Mr. LANTOS. Obviously, the Olympics are internationally recognized as it has been referred to as the gold standard. If, in fact, that is the gold standard, would you be in favor of applying to in baseball?
Mr. PALMEIRO. I would play under any type of deal that would clean our sport and make it level playing field for everyone.
Mr. LANTOS. Thank you.
Mr. MCGWIRE. Being that I’m retired, I think that anything that Major League Baseball can do to get rid of this problem and put a positive light on this for our children and our future, I think it would be great.
Mr. SOSA. Yes, I am in favor.
Mr. CANSECO. I’m definitely in favor of it, but I think you have to monitor whoever is issuing this test.

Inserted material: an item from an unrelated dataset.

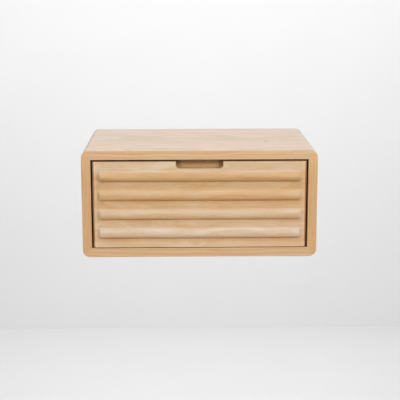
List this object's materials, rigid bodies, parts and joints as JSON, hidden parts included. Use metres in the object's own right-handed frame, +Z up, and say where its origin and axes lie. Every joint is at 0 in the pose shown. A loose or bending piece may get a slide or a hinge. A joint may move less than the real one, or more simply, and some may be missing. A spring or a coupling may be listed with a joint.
{
  "type": "floating nightstand",
  "caption": "Wall-hung wooden nightstand: a mitred case with rounded corners and a full-extension drawer, its front carved with horizontal ribs and a scooped finger pull.",
  "frame": {"origin": "middle of the wall rail's back face, on the wall plane", "axes": "+Z up, +Y into the wall, +X to the right seen from the front; the drawer opens towards -Y"},
  "size_m": [0.46, 0.307, 0.212],
  "materials": {
    "case_wood": "satin clear lacquer on light solid wood",
    "front_wood": "satin clear lacquer on light solid wood, carved",
    "box_wood": "sanded and sealed",
    "plywood": "sealed plywood",
    "rail_wood": "planed, unfinished",
    "spline_wood": "unfinished, glued in",
    "zinc_steel": "bright zinc plated",
    "cage_steel": "bright",
    "screw_steel": "zinc plated",
    "rubber": "matt",
    "lever_plastic": "moulded"
  },
  "bodies": {
    "case": {"top_panel": "case_wood", "bottom_panel": "case_wood", "left_side": "case_wood", "right_side": "case_wood", "mitre_spline_top_left": "spline_wood", "mitre_spline_top_right": "spline_wood", "mitre_spline_bottom_left": "spline_wood", "mitre_spline_bottom_right": "spline_wood", "back_panel": "plywood", "hanging_rail": "rail_wood", "wall_rail": "rail_wood", "hanging_rail_screw_1": "screw_steel", "hanging_rail_screw_2": "screw_steel", "hanging_rail_screw_3": "screw_steel", "hanging_rail_screw_4": "screw_steel", "cabinet_slide_left": "zinc_steel", "cabinet_slide_right": "zinc_steel", "slide_bumper_left": "rubber", "slide_bumper_right": "rubber", "cabinet_slide_screw_left_1": "screw_steel", "cabinet_slide_screw_left_2": "screw_steel", "cabinet_slide_screw_left_3": "screw_steel", "cabinet_slide_screw_right_1": "screw_steel", "cabinet_slide_screw_right_2": "screw_steel", "cabinet_slide_screw_right_3": "screw_steel"},
    "drawer": {"drawer_front": "front_wood", "drawer_box_front": "box_wood", "drawer_box_back": "box_wood", "drawer_left_side": "box_wood", "drawer_right_side": "box_wood", "drawer_bottom": "plywood", "front_screw_1": "screw_steel", "front_screw_2": "screw_steel", "front_screw_3": "screw_steel", "front_screw_4": "screw_steel", "drawer_slide_left": "zinc_steel", "drawer_slide_right": "zinc_steel", "drawer_slide_screw_left_1": "screw_steel", "drawer_slide_screw_left_2": "screw_steel", "drawer_slide_screw_right_1": "screw_steel", "drawer_slide_screw_right_2": "screw_steel"},
    "middle_left": {"middle_slide_left": "zinc_steel"},
    "outer_cage_left": {"outer_ball_cage_left": "cage_steel"},
    "inner_cage_left": {"inner_ball_cage_left": "cage_steel"},
    "lever_left": {"release_lever_left": "lever_plastic"},
    "middle_right": {"middle_slide_right": "zinc_steel"},
    "outer_cage_right": {"outer_ball_cage_right": "cage_steel"},
    "inner_cage_right": {"inner_ball_cage_right": "cage_steel"},
    "lever_right": {"release_lever_right": "lever_plastic"}
  },
  "joints": [
    {"name": "drawer_travel", "type": "slide", "parent": "case", "child": "drawer", "axis": [0, -1, 0], "range_m": [0, 0.25]},
    {"name": "middle_left_travel", "type": "slide", "parent": "case", "child": "middle_left", "axis": [0, -1, 0], "range_m": [0, 0.125]},
    {"name": "outer_cage_left_travel", "type": "slide", "parent": "case", "child": "outer_cage_left", "axis": [0, -1, 0], "range_m": [0, 0.0625]},
    {"name": "inner_cage_left_travel", "type": "slide", "parent": "case", "child": "inner_cage_left", "axis": [0, -1, 0], "range_m": [0, 0.1875]},
    {"name": "lever_left_press", "type": "hinge", "parent": "drawer", "child": "lever_left", "pos_m": [-0.2019, -0.188, -0.0088], "axis": [1, 0, 0], "range_deg": [-6, 0], "stiffness_Nm_per_rad": 0.05},
    {"name": "middle_right_travel", "type": "slide", "parent": "case", "child": "middle_right", "axis": [0, -1, 0], "range_m": [0, 0.125]},
    {"name": "outer_cage_right_travel", "type": "slide", "parent": "case", "child": "outer_cage_right", "axis": [0, -1, 0], "range_m": [0, 0.0625]},
    {"name": "inner_cage_right_travel", "type": "slide", "parent": "case", "child": "inner_cage_right", "axis": [0, -1, 0], "range_m": [0, 0.1875]},
    {"name": "lever_right_press", "type": "hinge", "parent": "drawer", "child": "lever_right", "pos_m": [0.2019, -0.188, -0.0088], "axis": [1, 0, 0], "range_deg": [0, 6], "stiffness_Nm_per_rad": 0.05}
  ],
  "couplings": [
    {"joint": "middle_left_travel", "follows": "drawer_travel", "ratio": 0.5},
    {"joint": "outer_cage_left_travel", "follows": "drawer_travel", "ratio": 0.25},
    {"joint": "inner_cage_left_travel", "follows": "drawer_travel", "ratio": 0.75},
    {"joint": "middle_right_travel", "follows": "drawer_travel", "ratio": 0.5},
    {"joint": "outer_cage_right_travel", "follows": "drawer_travel", "ratio": 0.25},
    {"joint": "inner_cage_right_travel", "follows": "drawer_travel", "ratio": 0.75}
  ]
}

Mr. LANTOS. The second question I have is are you in favor of independent testing, because one of the issues that emerged is that unless all testing is done by a totally independent entity, which has nothing to do with the owners, the players, it stands by itself.
Would you favor that, Mr. Schilling?
Mr. SCHILLING. Yes.
Mr. PALMEIRO. Yes.
Mr. MCGWIRE. I think it would be outstanding.
Mr. SOSA. Yes, sir.
Mr. CANSECO. Going to be the only way you are going to solve this.
Mr. LANTOS. Final question. On the assumption that within a reasonable period of time the industry doesn’t clean up its own act, are you in favor of Federal legislation, Mr. Schilling?
Mr. SCHILLING. Yes.
Mr. PALMEIRO. I agree. I agree.
Mr. MCGWIRE. If that’s what it takes, yes.
Mr. SOSA. Yes.
Mr. CANSECO. Yes.
Mr. LANTOS. Thank you very much.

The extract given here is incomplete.